I don’t know about you all, but I am loving this mild, non-snowy winter we are having! This weekend I not only took a few walks with the dogs, but was able to run 5 miles on the road with just regular running clothes on… No hat, mittens, or long underwear required in warmer temps! Woohoo! This time last year I would not have even thought about running on the road with the huge snowbanks we had. Thankful for no snowbanks yet this year
And thankful that I signed up for a winter CSA with Brookford Farm this year and I’m still able to eat fresh, local, organic produce in January. Last week when I got a huge butternut squash in my share, I thought to myself, “I need to make this an ingredient of the week!” This is the fourth time I’ve received a butternut squash from Brookford since I started my CSA back in September. I’ve received multiple other kinds of squashes, usually one or two a week, and all have been wonderful; however, the butternut has been my absolute favorite. Sweet, juicy, bright orange, simply delicious. They are so sweet they taste like candy to me. The best butternut squash I’ve ever had, by far. They are so juicy that when I start peeling them, their juices instantly begin to roll down their sides. (I wish I could capture this in a picture but my camera is not great.) AMAZING. Have you ever had a squash do that before?!
I could go on and on about how wonderful Brookford’s butternut squash are, but I will probably lose some of you, so I’ll just continue on with the health benefits:
- Contains high levels of antioxidant vitamins C and E, as well as iron, calcium, potassium, fiber, and magnesium. Also contains a good amount of folate, which helps brain and spinal cord development in fetuses. (see Whole Living: Butternut Squash)

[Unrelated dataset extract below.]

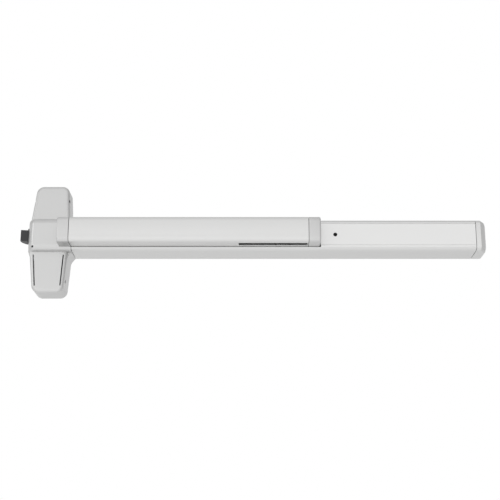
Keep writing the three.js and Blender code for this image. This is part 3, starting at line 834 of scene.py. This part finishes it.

- Contains carotenes such as beta-carotene (vitamin A) and beta-cryptoxanthin, which helps protect your body from lung cancer, and other carotenes that help reduce the risk of colon cancer. Carotene also helps in lung development in fetuses (again, see Whole Living: Butternut Squash)
- Contains anti-inflammatory properties, which help reduce asthma and arthritis problems.

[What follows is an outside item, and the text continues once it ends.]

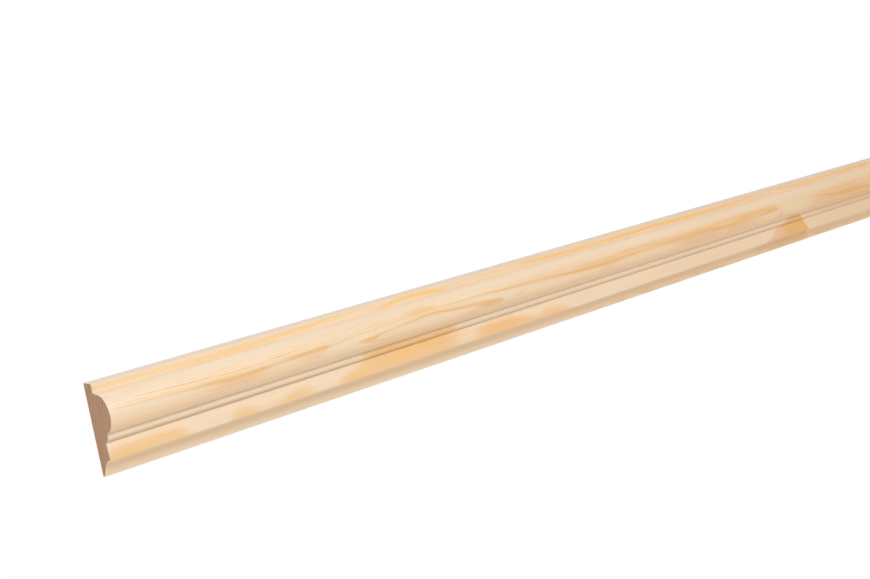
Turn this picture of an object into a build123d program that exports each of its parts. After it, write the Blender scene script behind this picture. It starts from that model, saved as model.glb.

Some tips about butternut squash:
- It can be stored for up to 6 months is a cool, dark, dry place, such as a root cellar or basement. Doesn’t need to be kept in the refrigerator.
- Make sure to use all parts of the butternut squash (or any squash) and don’t throw away the seeds. They are good for you too! To cook the seeds: preheat oven to 350 degrees. Wash and dry the seeds. Lay flat on a cookie sheet. Sprinkle extra virgin olive oil over the seeds, along with a little sea salt and pepper. Cook for 25-30 minutes, or until the seeds start to brown and pop. DELICIOUS.
- Can be used as a substitute for pumpkin in pies, breads, soups, etc. as it is a close relative to the pumpkin, and is often sweeter and better for baking.
Some recipes and cooking tips:
- A simple and delicious recipe when using butternut squash as a side dish: preheat oven to 350 degrees. Peel and cube one squash (see picture below for approximate size). Toss squash cubes in a bowl with a tablespoon of extra virgin olive oil, 1/2 tsp. of sea salt, 1/2 tsp. of pepper, 1-2 tsp. of cinnamon (depending on how much of a cinnamon flavor you like). Once evenly coated, spread on a cookie sheet and cook for approximately 30-35 min. or until tender. I always make this dish for holiday meals and it gets gobbled up quickly!

- On my RECIpage you can find my recipes for Butternut Squash Pizza and Butternut Squash Mac ‘N Cheese. Both are SO GOOD and man approved!
Nom Nom Nom…
- On of my favorite recipes that I made this fall is Daily Garnish: Butternut Squash and Black Bean Enchiladas . Al and I love this recipe – it’s hearty and delicious!
Have you added a butternut squash to this week’s shopping list yet?!